My colleague wanted a solution that would generalize to higher-dimensional tetrahedron and points. I think of barycentric coordinates as a change of basis from the Euclidean coordinate system (the standard coordinate basis vectors) to the basis of the vectors that define a triangle or tetrahedron. In linear algebra, a change of basis is performed by solving a linear system. Because a triangle (tetrahedron) in dimension d is defined by d+1 points, you need to add a linear constraint so that the resulting linear system is nonsingular. By convention, that constraint is that the sum of the barycentric coordinates sum to 1.

This article uses SAS software to compute barycentric coordinates for a triangle or tetrahedron. Because the computation involves vectors and linear transformations, it is easiest to use SAS IML software.

Barycentric coordinates from the perspective of linear algebra

To begin, let's focus on 2-D points and planar triangles. Some explanations of barycentric coordinates use physical terms ("place a weight at each vertex of a triangle..."). Others define the coordinates in terms of areas of subtriangles. Both interpretations are problematic because a point can have a negative barycentric coordinate, but it is hard to imagine a "negative mass" or a "negative area."

Instead, I prefer to think of barycentric coordinates in terms of linear algebra. We are all familiar with Cartesian coordinates, which represent a point in terms of the standard basis vectors. For example, in 3-D, we use the unit basis vectors e1 = (1,0,0), e2 = (0,1,0), and e3 = (0,0,1). When we say that a point has Cartesian coordinates (0.5, 0.7, -0.2), it means that the point is located at 0.5*e1 + 0.7*e2 - 0.2*e3. For unit basis vectors, we can reach the new point by moving 0.5 units along e1, 0.7 units along e2, and 0.2 units in the direction of -e3, which is a vector in the opposite direction of e3.

Barycentric coordinates are similar, but they are defined in terms of three vectors of a reference triangle. You can think of the vertices of a triangle, P, as being defined by three vectors: P1, P2, and P3. A point that has barycentric coordinates (0.5, 0.7, -0.2), it means that the point is located at 0.5*P1 + 0.7*P2 - 0.2*P3. Because we want the barycentric coordinates to be independent of the scaling of the triangle, we standardize the coordinates by insisting that the sum of the coordinates be unity. In our example, 0.5 + 0.7 - 0.2 = 1.

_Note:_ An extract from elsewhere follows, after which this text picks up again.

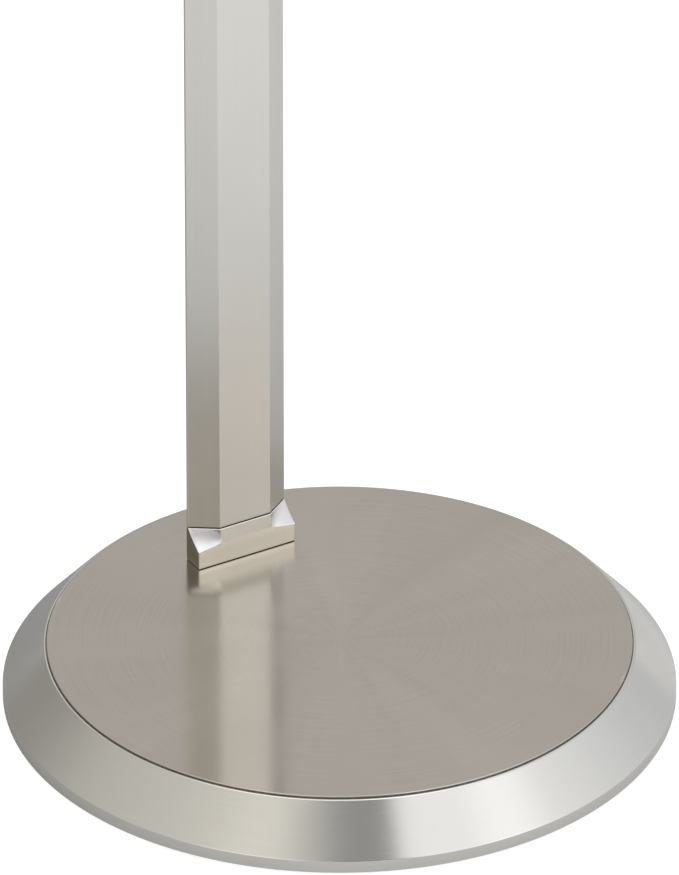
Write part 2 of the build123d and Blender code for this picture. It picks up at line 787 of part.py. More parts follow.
with BuildPart() as bowl:
    outside, inside = bowl_arc(0), bowl_arc(bowl_wall)
    flange_inner = bowl_rim_radius - ring_overlap
    flange_low = bowl_bottom + bowl_depth
    with BuildSketch(Plane.XZ):
        with BuildLine():
            Line((0, bowl_bottom), outside[0])
            ThreePointArc(*outside)
            Polyline(
                outside[2],
                (bowl_rim_radius, flange_low + bowl_wall),
                (flange_inner, flange_low + bowl_wall),
                (flange_inner, flange_low),
                inside[2],
            )
            ThreePointArc(*reversed(inside))
            Polyline(
                inside[0],
                (inside[0][0], bowl_bottom + bowl_wall),
                (0, bowl_bottom + bowl_wall),
                (0, bowl_bottom),
            )
        make_face()
    revolve(axis=Axis.Z)
    with BuildSketch(Plane.XY.offset(bowl_bottom)):
        Circle(5)
        with PolarLocations(head_screw_circle, 3, start_angle=30):
            Circle(1.5 + fit_gap)
    extrude(amount=bowl_wall, mode=Mode.SUBTRACT)
save(bowl.part, "bowl")

sink_low = bowl_bottom + 22.0
sink_plate = 4.0
sink_radius = 70.0
fin_count = 24
with BuildPart() as heat_sink:
    with BuildSketch(Plane.XY.offset(sink_low)):
        Circle(sink_radius)
    extrude(amount=sink_plate)
    with BuildSketch(Plane.XY.offset(sink_low - 9)):
        with PolarLocations(48, fin_count):
            Rectangle(32, 2)
    extrude(amount=9)
    with BuildSketch(Plane.XY.offset(bowl_bottom + bowl_wall)):
        with PolarLocations(head_screw_circle, 3, start_angle=30):
            Circle(4)
    extrude(amount=sink_low - bowl_bottom - bowl_wall)
    with BuildSketch(Plane.XY.offset(bowl_bottom + bowl_wall)):
        with PolarLocations(head_screw_circle, 3, start_angle=30):
            Circle(1.5 + fit_gap)
    extrude(amount=14, mode=Mode.SUBTRACT)
    with BuildSketch(Plane.XY.offset(sink_low)):
        with PolarLocations(58, 4, start_angle=45):
            Circle(1 + fit_gap)
        Circle(3)
    extrude(amount=sink_plate, mode=Mode.SUBTRACT)
save(heat_sink.part, "heat_sink")

with BuildPart() as driver_box:
    with BuildSketch(Plane.XY.offset(bowl_bottom + bowl_wall)):
        RectangleRounded(38, 24, 2)
    extrude(amount=15)
    chamfer(driver_box.edges().group_by(Axis.Z)[-1], 1.0)
save(driver_box.part, "driver_box")

board_low = sink_low + sink_plate
board_thickness = 1.6
with BuildPart() as led_board:
    with BuildSketch(Plane.XY.offset(board_low)):
        Circle(sink_radius - 2)
        with PolarLocations(58, 4, start_angle=45):
            Circle(1 + fit_gap, mode=Mode.SUBTRACT)
    extrude(amount=board_thickness)
save(led_board.part, "led_board")

board_top = board_low + board_thickness
with BuildPart() as leds:
    with BuildSketch(Plane.XY.offset(board_top)):
        for radius, count in ((18, 8), (34, 14), (50, 20)):
            with PolarLocations(radius, count):
                Rectangle(3.5, 3.5)
    extrude(amount=0.8)
save(leds.part, "leds")

board_screw_reach = 58 * cos(radians(45))
screws(
    "led_board_screws",
    Plane.XY.offset(board_top),
    [(x * board_screw_reach, y * board_screw_reach) for x in (-1, 1) for y in (-1, 1)],
    shank_radius=1.0,
    length=5.0,
    head_radius=2.2,
    head_height=1.3,
    socket_radius=1.0,
)

reflector_wall = 0.8
with BuildPart() as reflector:
    with BuildSketch(Plane.XZ):
        with BuildLine():
            Polyline(
                (sink_radius - 4, board_top),
                (sink_radius, board_top),
                (flange_inner - 1, flange_low - reflector_wall),
                (flange_inner + 3, flange_low - reflector_wall),
                (flange_inner + 3, flange_low),
                (flange_inner - 2, flange_low),
                (sink_radius - 1, board_top + reflector_wall),
                (sink_radius - 4, board_top + reflector_wall),
                close=True,
            )
        make_face()
    revolve(axis=Axis.Z)
save(reflector.part, "reflector")

lens_low = flange_low + bowl_wall
lens_radius = bowl_rim_radius - 0.5
dome_radius = flange_inner - 3
dome_sphere = (dome_radius**2 + lens_crown**2) / (2 * lens_crown)
dome_half_rise = (dome_sphere**2 - (dome_radius / 2) ** 2) ** 0.5 - dome_sphere + lens_crown
with BuildPart() as diffuser:
    with BuildSketch(Plane.XZ):
        with BuildLine():
            Line((lens_radius, lens_low), (lens_radius, lens_low + lens_thickness))
            Line((lens_radius, lens_low + lens_thickness), (dome_radius, lens_low + lens_thickness))
            ThreePointArc(
                (dome_radius, lens_low + lens_thickness),
                (dome_radius / 2, lens_low + lens_thickness + dome_half_rise),
                (0, lens_low + lens_thickness + lens_crown),
            )
            Line((0, lens_low + lens_thickness + lens_crown), (0, lens_low + lens_crown))
            ThreePointArc(
                (0, lens_low + lens_crown),
                (dome_radius / 2, lens_low + dome_half_rise),
                (dome_radius, lens_low),
            )
            Line((dome_radius, lens_low), (lens_radius, lens_low))
        make_face()
    revolve(axis=Axis.Z)
save(diffuser.part, "diffuser")

ring_outer = bowl_rim_radius + ring_wall + 0.3
ring_top = lens_low + lens_thickness + ring_wall
with BuildPart() as trim_ring:
    with BuildSketch(Plane.XZ):
        with BuildLine():
            Polyline(
                (flange_inner - 1, ring_top),
                (ring_outer, ring_top),
                (ring_outer, flange_low - 6),
                (bowl_rim_radius + 0.3, flange_low - 6),
                (bowl_rim_radius + 0.3, ring_top - ring_wall),
                (flange_inner - 1, ring_top - ring_wall),
                close=True,
            )
        make_face()
    revolve(axis=Axis.Z)
    fillet(trim_ring.edges().group_by(Axis.Z)[-1].sort_by(SortBy.RADIUS)[-1], 0.8)
save(trim_ring.part, "trim_ring")
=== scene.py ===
import math

import bmesh
import bpy
from mathutils import Matrix, Vector


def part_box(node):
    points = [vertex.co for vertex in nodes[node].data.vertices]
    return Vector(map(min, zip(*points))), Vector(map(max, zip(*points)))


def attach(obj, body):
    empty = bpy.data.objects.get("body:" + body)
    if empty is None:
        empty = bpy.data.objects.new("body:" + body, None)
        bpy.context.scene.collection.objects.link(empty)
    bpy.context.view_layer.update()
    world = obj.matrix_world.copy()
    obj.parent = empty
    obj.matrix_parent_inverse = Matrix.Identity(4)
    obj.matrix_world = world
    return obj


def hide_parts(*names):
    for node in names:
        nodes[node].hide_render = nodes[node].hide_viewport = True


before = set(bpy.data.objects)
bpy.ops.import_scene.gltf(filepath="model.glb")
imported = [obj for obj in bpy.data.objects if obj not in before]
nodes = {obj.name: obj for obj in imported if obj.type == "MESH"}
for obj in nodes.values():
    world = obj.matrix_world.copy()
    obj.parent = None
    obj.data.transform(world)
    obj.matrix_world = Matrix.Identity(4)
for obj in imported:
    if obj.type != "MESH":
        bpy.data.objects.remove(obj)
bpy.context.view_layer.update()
mm = 0.001


# ---------------------------------------------------------------- shader groups shared by the finishes
def socket(tree, name, way, kind="NodeSocketFloat", value=None):
    made = tree.interface.new_socket(name=name, in_out=way, socket_type=kind)
    if value is not None:
        made.default_value = value
    return made


def shader_group(name, inputs, outputs):
    """An empty shader group with its named inputs and outputs."""
    tree = bpy.data.node_groups.new(name, "ShaderNodeTree")
    for label, kind, value in inputs:
        socket(tree, label, "INPUT", kind, value)
    for label, kind in outputs:
        socket(tree, label, "OUTPUT", kind)
    return tree, tree.nodes.new("NodeGroupInput"), tree.nodes.new("NodeGroupOutput")


def shape_group(name, inputs, output):
    """An empty shape tree with its named inputs and one geometry output."""
    tree = bpy.data.node_groups.new(name, "GeometryNodeTree")
    for label, kind, value in inputs:
        socket(tree, label, "INPUT", kind, value)
    socket(tree, output, "OUTPUT", "NodeSocketGeometry")
    return tree, tree.nodes.new("NodeGroupInput"), tree.nodes.new("NodeGroupOutput")


def put(tree, kind, values=None, **settings):
    """A node with its settings and plain input values."""
    node = tree.nodes.new(kind)
    for key, value in settings.items():
        setattr(node, key, value)
    for key, value in (values or {}).items():
        node.inputs[key].default_value = value
    return node


def sums(tree, operation, first, second=None, third=None):
    """A Math node fed by sockets or plain numbers."""
    node = put(tree, "ShaderNodeMath", operation=operation)
    for place, term in enumerate((first, second, third)):
        if term is None:
            continue
        if isinstance(term, (int, float)):
            node.inputs[place].default_value = term
        else:
            tree.links.new(term, node.inputs[place])
    return node.outputs[0]


def shape_end(tree, shape, given, made):
    """The end of a shape tree: instances are made real, then the finish is set."""
    real = put(tree, "GeometryNodeRealizeInstances")
    tree.links.new(shape, real.inputs["Geometry"])
    coat = put(tree, "GeometryNodeSetMaterial")
    tree.links.new(real.outputs["Geometry"], coat.inputs["Geometry"])
    tree.links.new(given.outputs["Finish"], coat.inputs["Material"])
    tree.links.new(coat.outputs["Geometry"], made.inputs[0])
    return tree


FLOAT, WHOLE, VECTOR = "NodeSocketFloat", "NodeSocketInt", "NodeSocketVector"
SHAPE, FINISH, THING = "NodeSocketGeometry", "NodeSocketMaterial", "NodeSocketObject"


def length_of(tree, x, y):
    """The distance from the upright axis."""
    return sums(tree, "SQRT", sums(tree, "ADD", sums(tree, "MULTIPLY", x, x), sums(tree, "MULTIPLY", y, y)))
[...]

In linear algebra, you learn to change coordinates from one vector basis to another by using a linear transformation. Thus, for each reference triangle, there is a linear transformation (represented by a matrix), that can map any point in Cartesian space into the barycentric coordinates for that triangle. Given a planar point (x,y) and a triangle P that has vertices p1, p2, and p3, you can use the following algorithm to find the barycentric coordinates of with respect to the triangle P:

  • Augment the point (x,y) by adding a third coordinate with the value 1. Thus, we consider the vector b=(x,y,1). (Why 1? Because we want the sum of the barycentric coordinates to equal 1.)
  • Create a 3-D vector by appending 1 to the vertices of the triangle. Let P1 be the vector corresponding to the vertex p1, and so forth. Construct the 3 x 3 nonsingular matrix whose columns are P1, P2, and P3. Call this matrix A.
  • Solve the linear system A*v = b for the vector v. Because of the third row of A and b, the vector v has the property that its elements sum to 1.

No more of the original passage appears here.